Readers' choice: Art District on Santa Fe
At more than 22 feet high, Christopher Weed's monumental "Connected" is as tall as, or taller than, nearby buildings, and since it's on a raised circle in the middle of a roundabout, it seems to soar even higher. Made of 11,000 pounds of stainless steel, the piece takes the form of four giant jigsaw puzzle pieces, one red, the others silver. Weed is a Colorado Springs-based artist who likes to use ubiquitous items as sources for his sculptures; in addition to puzzle pieces, he's employed paper clips, spores and chairs. The puzzle pieces here have been fitted together, representing the relationship of the various neighborhoods in the area — something that connects "Connected" to Lakewood.
Readers' choice: "Connected" and "Hear the Train A Humming," by Bobby MaGee Lopez (tie)
Last summer, Denver's Birdseed Collective and the Urban Arts Fund worked with art couple Hari Paniker and Deepti Nair — best known for their haunting, backlit cut-paper dioramas — to add a mural to a growing project on the walls of the I-70 underpass at Lincoln Street and 46th Avenue in Globeville. The forty-foot image on the theme of "community" features Paniker's signature "monsteroid" character cradling a communal weaverbird nest to his chest and is rendered in a beautiful mosaic of jewel tones. It joins additional public murals by Birdseed and Jolt in beautifying the urban landscape under the highway. See more mural work by Hari and Deepti on a wall sponsored by New Belgium Brewing at 21st and Market streets, near Coors Field.

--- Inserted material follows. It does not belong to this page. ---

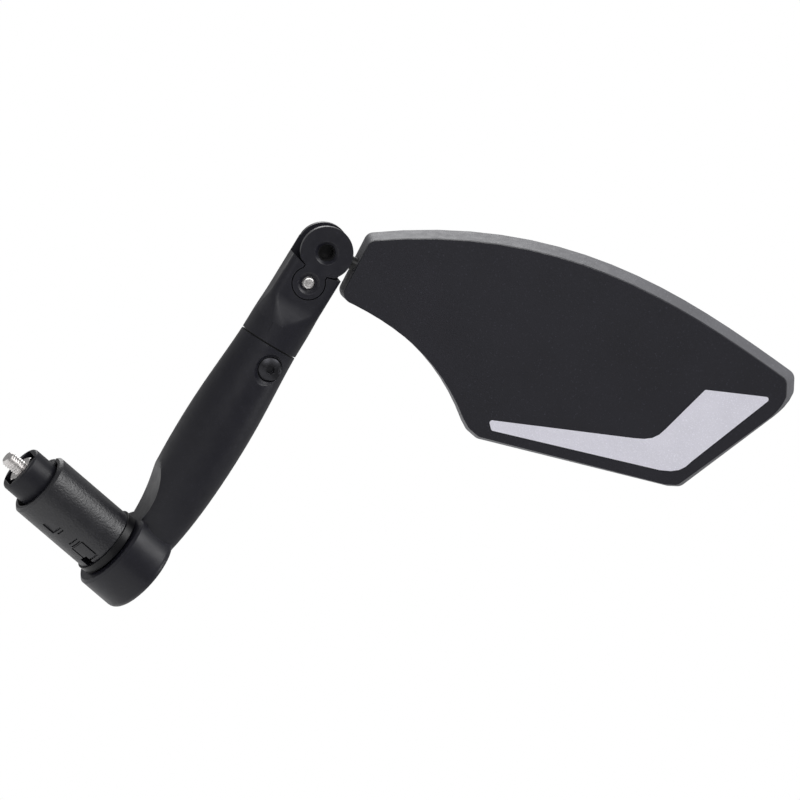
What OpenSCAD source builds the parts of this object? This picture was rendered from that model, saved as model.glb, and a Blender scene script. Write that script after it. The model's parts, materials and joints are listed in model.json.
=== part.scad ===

After the death of comedian/actor Robin Williams last year, we were hard-pressed to find new reasons to smile; the Colorado connection from his show Mork & Mindy made us feel like we'd lost a native son (even though the Mork character was from outer space). So imagine our surprise when, one morning last September, the usual drive along East 13th Avenue revealed a giant new mural on the side of the Buffalo Exchange store, featuring Mork and one simple word: "Smile." The store commissioned artists Danny Fernandez and Pat Milbery to pay tribute to a great entertainer, soothing our souls in the process.